Driving Force for Exciton Dissociation in Organic Solar Cells: The Influence of Donor and Acceptor Relative Orientation

Abstract

The presence of a favorable driving force for electron transfer (ΔG) at the donor/acceptor (D/A) interface is fundamental to overcome the exciton binding energy and improve the efficiency of organic photovoltaic devices (OPVs). Using density functional theory (DFT), time-dependent DFT, and classical molecular dynamics, here we systematically investigate the dependence of ΔG on the molecular orientation between the donor and the acceptor in the dimer. This study was performed by considering the model configuration of D/A species of four donor A–D–A molecules named DRCN­(4–7)­T and C60 acceptor.

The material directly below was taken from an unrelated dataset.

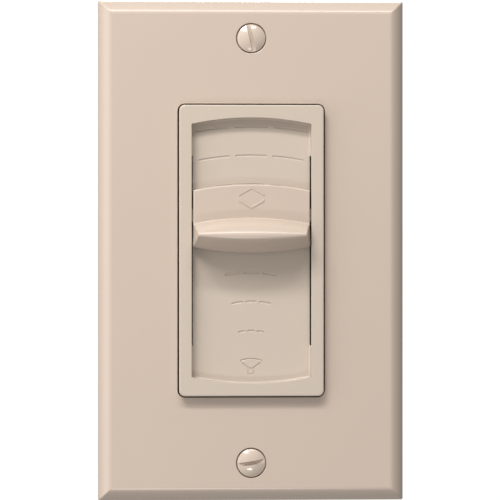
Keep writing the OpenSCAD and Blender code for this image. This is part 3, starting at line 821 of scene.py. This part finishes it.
def makeSlider(look):
    low, high = span("slider")
    half = look["halfWidth"]
    face, back, reach = bezelFront, floorFront - look["clearance"], low.y
    footIn, footUp, baseIn = look["foot"]
    quarter = [pi / 2 * k / 4 for k in range(5)]
    m = Mould()

    # the section at x: depth and height pairs, from the back of the top edge round the lip to the base
    def section(x):
        share = (x / half) ** 2
        top = high.z - arcDrop(x, look["topBow"])
        crease = look["crease"] - arcDrop(x, look["topBow"])
        base = low.z + arcDrop(x, look["baseBow"])
        radius, height = (a + (b - a) * share for a, b in (look["noseRadius"], look["noseHeight"]))
        centre = (reach + arcDrop(x, look["nosePlan"]) + radius, height)
        e = look["edge"]
        points = [(back, top)]
        points += [(face + e - e * sin(a), top - e + e * cos(a)) for a in quarter]
        points += [(face, crease + (top - e - crease) * (1 - k / 6)) for k in range(1, 6)]
        # the top of the lip, from the crease out and down to the tip of the nose
        tip = (centre[0] - radius, centre[1])
        bend = (tip[0], crease - (face - tip[0]) / tan(radians(look["shelfTilt"])))
        points += [sweep((face, crease), bend, tip, look["hug"], k / 14) for k in range(15)]
        # round the nose, then straight back to the foot of the base
        foot = (face + footIn, base + footUp)
        away = hypot(foot[0] - centre[0], foot[1] - centre[1])
        leave = atan2(foot[1] - centre[1], foot[0] - centre[0]) - acos(radius / away) + 2 * pi
        for k in range(1, 17):
            a = pi + (leave - pi) * k / 16
            points.append((centre[0] + radius * cos(a), centre[1] + radius * sin(a)))
        start = points[-1]
        points += [tuple(p + (q - p) * k / 6 for p, q in zip(start, foot)) for k in range(1, 7)]
        points += [(face + baseIn, base), (back, base)]
        return points

    rings = []
    taper = look["taper"] / (face - reach)
    for i in range(look["slices"] + 1):
        t = -1 + 2 * i / look["slices"]
        rings.append(m.ring([(t * (half - taper * max(0.0, face - y)), y, z) for y, z in section(half * t)]))
    m.walls(rings)
    # each end is closed by two faces that meet in a line from the crease to the foot
    creaseAt, footAt = 11, len(rings[0]) - 2
    for end in (rings[0], rings[-1]):
        m.bm.faces.new(end[:creaseAt + 1] + end[footAt:])
        m.bm.faces.new(end[creaseAt:footAt + 1])
    m.piece("fingerSlider", almond, "almond_plastic", body="slider", stands=["slider"], angle=30,
        bevel=0.28, steps=3)

    legs = Mould()
    for s in (-1, 1):
        for a, b in look["leg"]:
            x0, x1 = sorted((s * a[0], s * b[0]))
            legs.block((x0, a[1], a[2]), (x1, b[1], b[2]))
    legs.piece("sliderLegs", almond, "almond_plastic", body="slider", bevel=0.08)

    marks = Mould()
    for z, up in look["arrows"]:
        marks.slab([(x, z + up * v) for x, v in look["arrow"]], face - look["arrowRise"], face + 0.1)
    marks.piece("sliderArrows", almond, "almond_plastic", body="slider", bevel=0.09)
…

We identified two configurations that gave the highest negative values of ΔG (which favors exciton dissociation): (i) face-on orientation when the fullerene is located at the central thiophene ring of the DRCN­(4–7)­T molecule. In this situation, the high degree of hybridization between the highest occupied molecular orbital of the acceptor and the lowest unoccupied molecular orbital of the donor stabilizes the energy of the lowest charge transfer state (CT1). (ii) Edge-on orientation when C60 is close to the positive partial charges of the D molecule. In this configuration, the fullerene further polarizes the D molecule which enhances the dimers’ dipole moment. The electrostatic potential produced by this dipole decreases then the energy of the CT1 state. Molecular dynamics calculations performed to simulate the deposition of DRCN5T/C60 blends showed that dimers with a very negative driving force (as identified by our DFT calculations) are indeed present in the film. We also found a tweezers-like effect produced by the lateral alkyl groups attached to the central thiophene ring of the DRCN5T molecule. Those lateral groups can capture the fullerenes and guide them toward the center of the molecule during the solvent evaporation. This process would favor the formation of face-on dimers that tend to have a negative ΔG. The comparison of our data with experimental results measured in DRCN­(4–7)­T suggests that there is a correlation between negative values of ΔG (averaged over some D/A configurations) and the performance of the corresponding solar cell. The fine-tuning of the D/A configuration can make the difference to decrease the germinated recombination and improve the efficiency of OPVs.